▸ **What to do**: Quote every line below exactly as it reads.

▸ **Data rows**:
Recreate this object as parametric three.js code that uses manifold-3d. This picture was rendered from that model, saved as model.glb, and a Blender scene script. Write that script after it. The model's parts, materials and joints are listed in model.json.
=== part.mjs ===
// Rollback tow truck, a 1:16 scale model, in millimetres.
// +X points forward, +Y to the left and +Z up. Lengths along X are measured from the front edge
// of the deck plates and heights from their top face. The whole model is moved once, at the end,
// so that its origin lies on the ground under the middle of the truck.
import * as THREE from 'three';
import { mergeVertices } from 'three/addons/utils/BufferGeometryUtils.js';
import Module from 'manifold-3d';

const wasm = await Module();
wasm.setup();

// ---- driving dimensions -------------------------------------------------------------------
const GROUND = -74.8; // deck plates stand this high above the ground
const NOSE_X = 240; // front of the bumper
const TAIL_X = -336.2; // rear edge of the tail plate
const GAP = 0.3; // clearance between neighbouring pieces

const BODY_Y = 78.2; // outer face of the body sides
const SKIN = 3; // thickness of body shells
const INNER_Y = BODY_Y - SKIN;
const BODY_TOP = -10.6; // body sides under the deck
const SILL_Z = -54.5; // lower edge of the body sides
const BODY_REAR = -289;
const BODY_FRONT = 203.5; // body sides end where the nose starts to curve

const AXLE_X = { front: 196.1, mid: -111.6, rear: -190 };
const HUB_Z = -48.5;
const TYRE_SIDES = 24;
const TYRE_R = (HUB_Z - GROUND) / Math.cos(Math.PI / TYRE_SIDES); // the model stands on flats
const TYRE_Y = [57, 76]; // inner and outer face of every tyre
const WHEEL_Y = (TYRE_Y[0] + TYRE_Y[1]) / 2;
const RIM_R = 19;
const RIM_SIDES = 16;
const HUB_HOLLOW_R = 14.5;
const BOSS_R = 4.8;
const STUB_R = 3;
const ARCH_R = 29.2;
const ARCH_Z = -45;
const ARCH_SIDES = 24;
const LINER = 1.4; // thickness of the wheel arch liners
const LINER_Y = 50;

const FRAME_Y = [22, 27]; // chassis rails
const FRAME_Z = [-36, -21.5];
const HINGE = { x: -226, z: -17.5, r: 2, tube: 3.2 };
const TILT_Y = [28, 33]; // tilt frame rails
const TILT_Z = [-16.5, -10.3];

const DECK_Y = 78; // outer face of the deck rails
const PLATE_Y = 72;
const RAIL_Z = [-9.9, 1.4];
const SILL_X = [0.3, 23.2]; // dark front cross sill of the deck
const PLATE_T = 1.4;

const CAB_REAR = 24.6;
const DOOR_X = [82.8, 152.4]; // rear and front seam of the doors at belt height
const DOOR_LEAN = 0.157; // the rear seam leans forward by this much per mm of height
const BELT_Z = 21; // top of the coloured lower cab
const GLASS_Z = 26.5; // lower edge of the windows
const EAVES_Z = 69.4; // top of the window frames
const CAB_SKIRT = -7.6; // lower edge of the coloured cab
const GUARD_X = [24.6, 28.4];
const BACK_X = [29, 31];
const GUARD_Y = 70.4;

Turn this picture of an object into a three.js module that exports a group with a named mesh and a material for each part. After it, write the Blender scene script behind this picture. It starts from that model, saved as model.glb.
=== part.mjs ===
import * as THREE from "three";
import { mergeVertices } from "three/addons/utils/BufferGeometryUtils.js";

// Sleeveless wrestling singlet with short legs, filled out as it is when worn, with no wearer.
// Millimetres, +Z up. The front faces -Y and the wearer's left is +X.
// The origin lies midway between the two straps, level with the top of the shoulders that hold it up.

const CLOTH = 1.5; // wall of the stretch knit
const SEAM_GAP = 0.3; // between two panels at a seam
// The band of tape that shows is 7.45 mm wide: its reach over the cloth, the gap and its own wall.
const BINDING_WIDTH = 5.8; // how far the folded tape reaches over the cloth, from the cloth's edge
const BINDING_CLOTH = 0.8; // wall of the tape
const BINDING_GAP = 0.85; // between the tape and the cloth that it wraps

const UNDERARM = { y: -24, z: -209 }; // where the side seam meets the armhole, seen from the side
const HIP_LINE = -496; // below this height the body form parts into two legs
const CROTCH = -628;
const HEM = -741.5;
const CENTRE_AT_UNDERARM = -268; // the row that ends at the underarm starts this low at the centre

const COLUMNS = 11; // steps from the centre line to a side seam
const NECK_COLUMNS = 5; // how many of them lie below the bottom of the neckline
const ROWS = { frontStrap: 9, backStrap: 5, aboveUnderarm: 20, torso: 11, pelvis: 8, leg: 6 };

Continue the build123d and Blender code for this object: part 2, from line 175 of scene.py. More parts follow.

▸ **Full solution**:
Recreate this object as parametric three.js code that uses manifold-3d. This picture was rendered from that model, saved as model.glb, and a Blender scene script. Write that script after it. The model's parts, materials and joints are listed in model.json.
=== part.mjs ===
// Rollback tow truck, a 1:16 scale model, in millimetres.
// +X points forward, +Y to the left and +Z up. Lengths along X are measured from the front edge
// of the deck plates and heights from their top face. The whole model is moved once, at the end,
// so that its origin lies on the ground under the middle of the truck.
import * as THREE from 'three';
import { mergeVertices } from 'three/addons/utils/BufferGeometryUtils.js';
import Module from 'manifold-3d';

const wasm = await Module();
wasm.setup();

// ---- driving dimensions -------------------------------------------------------------------
const GROUND = -74.8; // deck plates stand this high above the ground
const NOSE_X = 240; // front of the bumper
const TAIL_X = -336.2; // rear edge of the tail plate
const GAP = 0.3; // clearance between neighbouring pieces

const BODY_Y = 78.2; // outer face of the body sides
const SKIN = 3; // thickness of body shells
const INNER_Y = BODY_Y - SKIN;
const BODY_TOP = -10.6; // body sides under the deck
const SILL_Z = -54.5; // lower edge of the body sides
const BODY_REAR = -289;
const BODY_FRONT = 203.5; // body sides end where the nose starts to curve

const AXLE_X = { front: 196.1, mid: -111.6, rear: -190 };
const HUB_Z = -48.5;
const TYRE_SIDES = 24;
const TYRE_R = (HUB_Z - GROUND) / Math.cos(Math.PI / TYRE_SIDES); // the model stands on flats
const TYRE_Y = [57, 76]; // inner and outer face of every tyre
const WHEEL_Y = (TYRE_Y[0] + TYRE_Y[1]) / 2;
const RIM_R = 19;
const RIM_SIDES = 16;
const HUB_HOLLOW_R = 14.5;
const BOSS_R = 4.8;
const STUB_R = 3;
const ARCH_R = 29.2;
const ARCH_Z = -45;
const ARCH_SIDES = 24;
const LINER = 1.4; // thickness of the wheel arch liners
const LINER_Y = 50;

const FRAME_Y = [22, 27]; // chassis rails
const FRAME_Z = [-36, -21.5];
const HINGE = { x: -226, z: -17.5, r: 2, tube: 3.2 };
const TILT_Y = [28, 33]; // tilt frame rails
const TILT_Z = [-16.5, -10.3];

const DECK_Y = 78; // outer face of the deck rails
const PLATE_Y = 72;
const RAIL_Z = [-9.9, 1.4];
const SILL_X = [0.3, 23.2]; // dark front cross sill of the deck
const PLATE_T = 1.4;

const CAB_REAR = 24.6;
const DOOR_X = [82.8, 152.4]; // rear and front seam of the doors at belt height
const DOOR_LEAN = 0.157; // the rear seam leans forward by this much per mm of height
const BELT_Z = 21; // top of the coloured lower cab
const GLASS_Z = 26.5; // lower edge of the windows
const EAVES_Z = 69.4; // top of the window frames
const CAB_SKIRT = -7.6; // lower edge of the coloured cab
const GUARD_X = [24.6, 28.4];
const BACK_X = [29, 31];
const GUARD_Y = 70.4;

Turn this picture of an object into a three.js module that exports a group with a named mesh and a material for each part. After it, write the Blender scene script behind this picture. It starts from that model, saved as model.glb.
=== part.mjs ===
import * as THREE from "three";
import { mergeVertices } from "three/addons/utils/BufferGeometryUtils.js";

// Sleeveless wrestling singlet with short legs, filled out as it is when worn, with no wearer.
// Millimetres, +Z up. The front faces -Y and the wearer's left is +X.
// The origin lies midway between the two straps, level with the top of the shoulders that hold it up.

const CLOTH = 1.5; // wall of the stretch knit
const SEAM_GAP = 0.3; // between two panels at a seam
// The band of tape that shows is 7.45 mm wide: its reach over the cloth, the gap and its own wall.
const BINDING_WIDTH = 5.8; // how far the folded tape reaches over the cloth, from the cloth's edge
const BINDING_CLOTH = 0.8; // wall of the tape
const BINDING_GAP = 0.85; // between the tape and the cloth that it wraps

const UNDERARM = { y: -24, z: -209 }; // where the side seam meets the armhole, seen from the side
const HIP_LINE = -496; // below this height the body form parts into two legs
const CROTCH = -628;
const HEM = -741.5;
const CENTRE_AT_UNDERARM = -268; // the row that ends at the underarm starts this low at the centre

const COLUMNS = 11; // steps from the centre line to a side seam
const NECK_COLUMNS = 5; // how many of them lie below the bottom of the neckline
const ROWS = { frontStrap: 9, backStrap: 5, aboveUnderarm: 20, torso: 11, pelvis: 8, leg: 6 };

Continue the build123d and Blender code for this object: part 2, from line 175 of scene.py. More parts follow.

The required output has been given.